Exercise goal: Copy the lines holding the word "bodies", all of them.

Information provided:
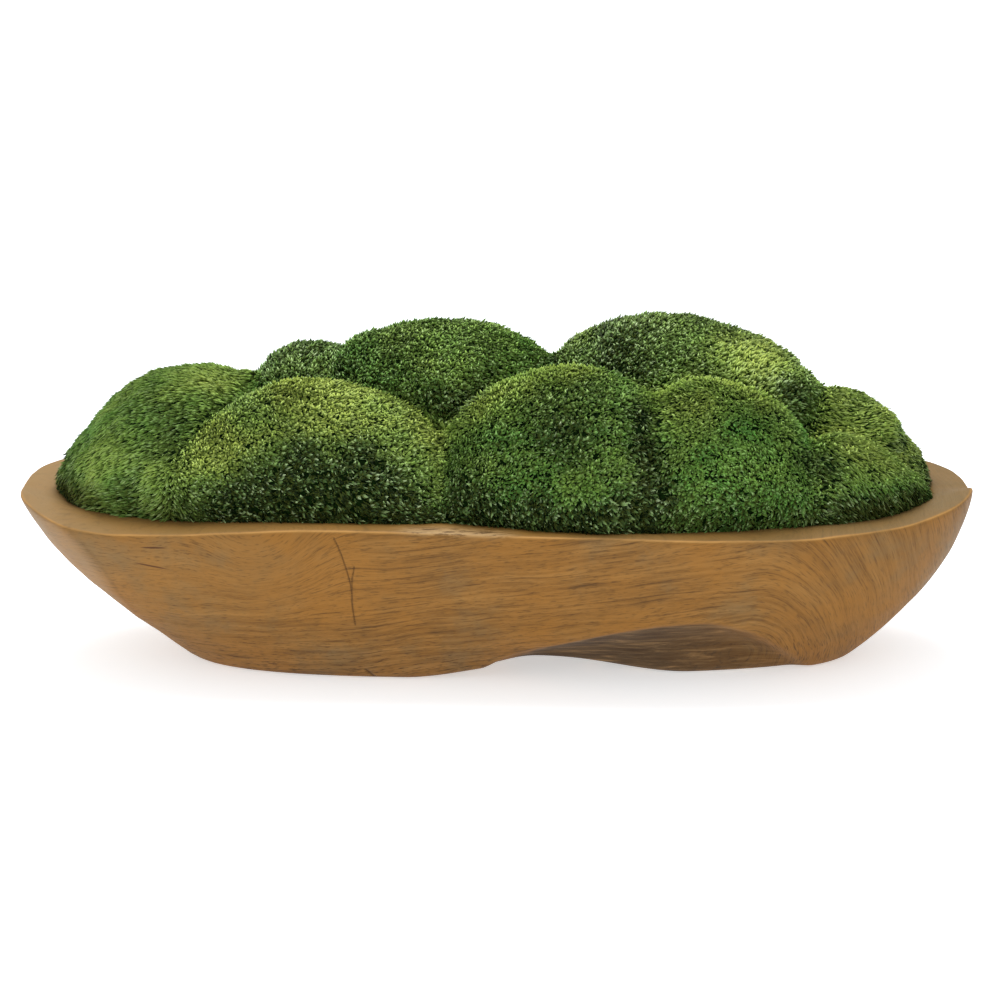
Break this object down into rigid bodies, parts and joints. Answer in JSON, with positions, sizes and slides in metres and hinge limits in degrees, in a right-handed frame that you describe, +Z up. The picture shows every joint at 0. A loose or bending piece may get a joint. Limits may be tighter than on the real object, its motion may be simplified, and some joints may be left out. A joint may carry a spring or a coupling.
{
  "type": "moss centerpiece",
  "caption": "Long oval trough carved from teak, filled with dry foam and heaped with rounded clumps of preserved cushion moss.",
  "frame": {"origin": "on the surface that the trough stands on, under the middle of its rim", "axes": "+X along the trough to the right as seen from its front, +Y to its back, +Z up"},
  "size_m": [0.76, 0.309, 0.2688],
  "materials": {
    "teak": "hand carved and sanded teak, dry and matte, with a weathered patch under the front",
    "foam": "dry floral foam, open and crumbly",
    "moss": "preserved cushion moss, short dense leafy shoots, matte"
  },
  "bodies": {
    "root": {"teak_trough": "teak", "foam_bed": "foam", "moss_left_end": "moss", "moss_front_left": "moss", "moss_back_left": "moss", "moss_back_center": "moss", "moss_front_center": "moss", "moss_back_right": "moss", "moss_front_right": "moss", "moss_back_end_right": "moss", "moss_right_end": "moss"}
  },
  "joints": []
}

Final result:
Break this object down into rigid bodies, parts and joints. Answer in JSON, with positions, sizes and slides in metres and hinge limits in degrees, in a right-handed frame that you describe, +Z up. The picture shows every joint at 0. A loose or bending piece may get a joint. Limits may be tighter than on the real object, its motion may be simplified, and some joints may be left out. A joint may carry a spring or a coupling.
  "bodies": {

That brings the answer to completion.